We're jumping. Center stage. Happy little us. Questioning everything we couldn't know, except the beat. In some ways, we are still rushing the stage. Music knows no age. Nor does love and orphans saturated with loyalty. I am forever a servant at your feet. Happily. I pray you know that when you worry you don't me, or anything for that matter, anymore.
Here is my home. Here's the key. You have all of me and my family.
She's singing beside us. The bar, since, has closed down. Twenty years later. We're still bopping along. You're still my favorite skater. She's still our favorite sound. My namesake you say until this day. I giggle and look away. I whisper, "US." We were never dust my love, we were US. Enough. And loved beyond dimension. Beyond every contention. We stayed. Family.

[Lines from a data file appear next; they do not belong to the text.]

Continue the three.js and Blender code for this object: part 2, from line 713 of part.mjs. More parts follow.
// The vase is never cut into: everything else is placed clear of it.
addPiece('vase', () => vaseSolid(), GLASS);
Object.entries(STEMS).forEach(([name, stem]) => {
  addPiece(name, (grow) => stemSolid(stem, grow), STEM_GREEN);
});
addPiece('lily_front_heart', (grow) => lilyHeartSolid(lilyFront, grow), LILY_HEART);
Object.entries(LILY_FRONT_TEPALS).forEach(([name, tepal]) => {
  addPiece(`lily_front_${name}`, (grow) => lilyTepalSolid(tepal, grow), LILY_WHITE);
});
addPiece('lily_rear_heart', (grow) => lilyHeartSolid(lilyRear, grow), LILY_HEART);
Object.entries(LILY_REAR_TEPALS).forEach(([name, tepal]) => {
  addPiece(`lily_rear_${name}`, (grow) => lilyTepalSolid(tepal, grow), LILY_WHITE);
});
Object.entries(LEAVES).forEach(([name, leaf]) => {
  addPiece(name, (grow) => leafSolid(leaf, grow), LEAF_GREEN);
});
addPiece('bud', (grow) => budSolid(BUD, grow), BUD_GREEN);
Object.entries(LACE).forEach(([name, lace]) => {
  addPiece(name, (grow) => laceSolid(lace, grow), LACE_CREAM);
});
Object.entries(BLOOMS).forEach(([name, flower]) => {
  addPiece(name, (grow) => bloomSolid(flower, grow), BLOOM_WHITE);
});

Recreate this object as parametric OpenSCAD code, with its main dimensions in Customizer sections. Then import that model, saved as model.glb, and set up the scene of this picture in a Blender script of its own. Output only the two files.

We won. We proved it could be done.
It's not our last show. Not yet. I'm still dancing, everywhere you go. My legs, diseased and slow. I still dance beside you, wherever you go. I made a promise to you. As you did me. It's not what US do. My namesake. Velocity. Everything going by so fast beside us, but I'm still slo-dancing with you, in my forties, at dusk.
In case no one ever told you...you are loved, just as you are, and far more than "enough"...
I'm on my last leg
Running when I
Can barely walk
And when you said I couldn't see
You told everything but the truth
Could it be all that bad
To forget about my favorite thing
I know you
You know all I want to do
Is live my life
And forget about you...
Rob, I didn't know how to really LIVE, before you. Eternal gratitude for you. This, this is what you do. Inspire people to try.